Remembering this, we see that talk of freedom and humanity is not ideology or even idealism. It is the fruit of discipline, and it can be approached practically through this art.

Plato had his problems with rhetoric, but he also may have given us its finest definition when he called it “the art of leading the soul.”

Aristotle defined rhetoric as the art of “observing in any given case the available means of persuasion.” He developed a handbook on Rhetoric that is nothing short of astounding in its range and depth of insight, covering such matters as the place of rhetoric in the curriculum, its definition, its basic divisions and kinds, the subjects that come under each kind, how to measure badness, an analysis of the emotions and types of character, the forms of argument, the parts of a speech, the tools to develop each part of a speech, virtues and faults of style, how to arrange a speech, and how to develop each part.

When Quintilian, in the first century AD, expressed the goal of his widely used curriculum he said:

“My aim, then, is the education of the perfect orator. The first essential for such an one is that he should be a good man…. The man who can really play his part as a citizen and is capable of meeting the demands both of public and private business, the man who can guide a state by his counsels, give it a firm basis by his legislation and purge its vices by his decisions as a judge, is assuredly no other than the orator of our quest.”

Rhetoric is not a specialized study. It is an art that serves as organizing principle for other studies. It absorbs grammar and logic, literature and history, politics and ethics, even philosophy and theology.

You might say that Rhetoric serves as the formal trunk of the curriculum, containing grammar and logic in its core, then spreading out and giving life to the branches of knowledge it sustains.
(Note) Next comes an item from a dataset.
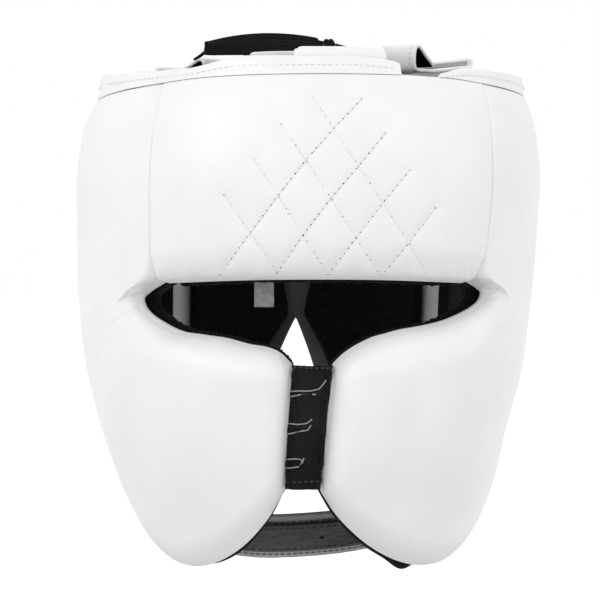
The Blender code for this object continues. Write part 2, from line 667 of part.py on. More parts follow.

Nevertheless, rhetoric is also an art with distinguishing elements. It is a verbal art that draws all knowledge and experience together to lead and persuade others. To that end, as Cicero showed, the rhetorician is called upon to master five skills or “canons” specific to rhetoric:

Invention – discovery of matter

Arrangement – ordering of the matter discovered

Elocution – appropriate expression of the matter

Memory – retention of the matter in the speakers mind

Delivery – the oral presentation of the matter

The man who masters these five canons has progressed on the path of wisdom.

The liberal art of Rhetoric plays a crucial role both in the curriculum and in a free society. It trains us to think, to organize our thoughts, to judge rightly, to make decisions, and to communicate with others. No mere subject, it is the capstone of the arts of a free people.